<<<<
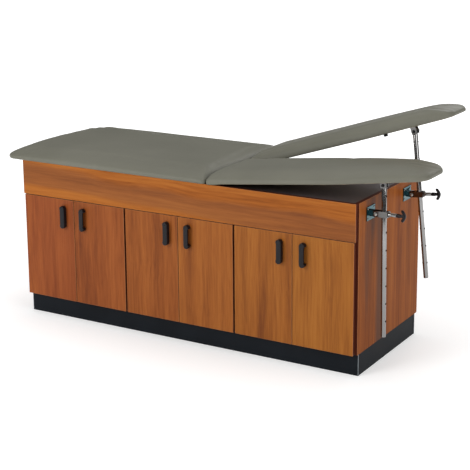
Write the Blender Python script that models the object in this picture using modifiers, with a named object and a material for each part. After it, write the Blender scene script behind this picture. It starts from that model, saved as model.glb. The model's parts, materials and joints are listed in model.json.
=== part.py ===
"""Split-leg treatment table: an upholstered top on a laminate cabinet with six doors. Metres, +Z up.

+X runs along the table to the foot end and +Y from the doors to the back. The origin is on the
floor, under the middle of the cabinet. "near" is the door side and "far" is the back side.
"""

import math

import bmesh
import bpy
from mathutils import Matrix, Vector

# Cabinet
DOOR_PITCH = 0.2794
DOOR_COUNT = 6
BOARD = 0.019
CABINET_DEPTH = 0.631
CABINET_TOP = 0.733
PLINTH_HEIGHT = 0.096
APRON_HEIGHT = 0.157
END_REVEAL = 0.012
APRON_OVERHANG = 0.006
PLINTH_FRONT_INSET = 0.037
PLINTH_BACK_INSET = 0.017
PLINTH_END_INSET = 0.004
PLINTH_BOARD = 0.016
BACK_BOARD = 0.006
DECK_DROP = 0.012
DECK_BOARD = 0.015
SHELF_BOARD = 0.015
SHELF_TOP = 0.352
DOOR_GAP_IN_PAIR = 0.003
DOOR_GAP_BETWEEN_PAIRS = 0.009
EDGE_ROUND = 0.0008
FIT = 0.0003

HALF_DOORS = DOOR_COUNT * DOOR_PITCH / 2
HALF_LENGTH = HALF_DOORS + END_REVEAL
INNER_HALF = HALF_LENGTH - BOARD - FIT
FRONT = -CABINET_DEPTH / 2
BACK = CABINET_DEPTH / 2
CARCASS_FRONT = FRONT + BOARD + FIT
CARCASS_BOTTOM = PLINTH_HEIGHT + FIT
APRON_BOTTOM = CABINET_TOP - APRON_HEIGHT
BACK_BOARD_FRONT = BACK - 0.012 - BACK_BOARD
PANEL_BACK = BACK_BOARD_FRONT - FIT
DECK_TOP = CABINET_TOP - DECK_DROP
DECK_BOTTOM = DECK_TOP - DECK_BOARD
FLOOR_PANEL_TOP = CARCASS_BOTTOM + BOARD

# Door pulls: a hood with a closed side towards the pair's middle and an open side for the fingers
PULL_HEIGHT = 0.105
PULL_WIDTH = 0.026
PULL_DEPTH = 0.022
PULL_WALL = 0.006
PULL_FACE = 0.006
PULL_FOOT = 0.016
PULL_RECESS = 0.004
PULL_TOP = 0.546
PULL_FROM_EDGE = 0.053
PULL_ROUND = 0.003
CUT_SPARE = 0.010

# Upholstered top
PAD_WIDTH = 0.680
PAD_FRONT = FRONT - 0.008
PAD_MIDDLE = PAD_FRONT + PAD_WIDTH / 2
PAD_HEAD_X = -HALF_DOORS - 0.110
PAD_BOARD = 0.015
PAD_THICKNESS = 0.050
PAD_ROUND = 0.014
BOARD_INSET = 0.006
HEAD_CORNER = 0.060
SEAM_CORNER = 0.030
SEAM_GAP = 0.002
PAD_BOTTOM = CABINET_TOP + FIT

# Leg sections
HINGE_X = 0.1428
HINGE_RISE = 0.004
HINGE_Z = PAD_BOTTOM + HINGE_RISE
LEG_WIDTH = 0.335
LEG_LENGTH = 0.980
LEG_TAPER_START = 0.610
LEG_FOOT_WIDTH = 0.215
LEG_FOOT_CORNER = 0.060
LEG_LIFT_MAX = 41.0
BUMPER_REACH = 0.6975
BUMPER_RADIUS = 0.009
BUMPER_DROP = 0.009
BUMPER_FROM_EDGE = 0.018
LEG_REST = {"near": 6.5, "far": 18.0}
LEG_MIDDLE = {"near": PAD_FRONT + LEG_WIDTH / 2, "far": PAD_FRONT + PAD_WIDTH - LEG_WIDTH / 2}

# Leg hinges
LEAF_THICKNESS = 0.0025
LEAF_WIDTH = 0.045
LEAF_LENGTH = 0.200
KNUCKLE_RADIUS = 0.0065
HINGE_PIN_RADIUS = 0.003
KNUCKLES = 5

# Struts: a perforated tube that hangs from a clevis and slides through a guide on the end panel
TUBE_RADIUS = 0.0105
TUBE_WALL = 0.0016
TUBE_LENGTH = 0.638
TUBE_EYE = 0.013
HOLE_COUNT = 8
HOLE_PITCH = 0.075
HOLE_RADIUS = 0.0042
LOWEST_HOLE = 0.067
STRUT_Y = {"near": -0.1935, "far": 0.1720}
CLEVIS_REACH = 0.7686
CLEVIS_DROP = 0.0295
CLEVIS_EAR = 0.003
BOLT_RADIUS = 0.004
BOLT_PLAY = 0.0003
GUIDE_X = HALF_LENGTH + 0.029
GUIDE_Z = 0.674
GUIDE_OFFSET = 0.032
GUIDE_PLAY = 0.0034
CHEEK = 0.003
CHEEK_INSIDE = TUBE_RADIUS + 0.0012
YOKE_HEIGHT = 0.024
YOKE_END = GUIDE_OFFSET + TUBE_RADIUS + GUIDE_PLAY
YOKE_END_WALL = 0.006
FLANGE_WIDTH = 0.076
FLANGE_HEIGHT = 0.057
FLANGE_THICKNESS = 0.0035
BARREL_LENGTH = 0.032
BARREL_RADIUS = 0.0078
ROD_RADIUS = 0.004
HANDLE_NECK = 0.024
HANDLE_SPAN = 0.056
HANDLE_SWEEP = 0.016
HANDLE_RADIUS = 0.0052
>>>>
# Written exercise:
Pick each line holding the word "with" out of the listing.

# Written solution:
Write the Blender Python script that models the object in this picture using modifiers, with a named object and a material for each part. After it, write the Blender scene script behind this picture. It starts from that model, saved as model.glb. The model's parts, materials and joints are listed in model.json.
"""Split-leg treatment table: an upholstered top on a laminate cabinet with six doors. Metres, +Z up.
# Door pulls: a hood with a closed side towards the pair's middle and an open side for the fingers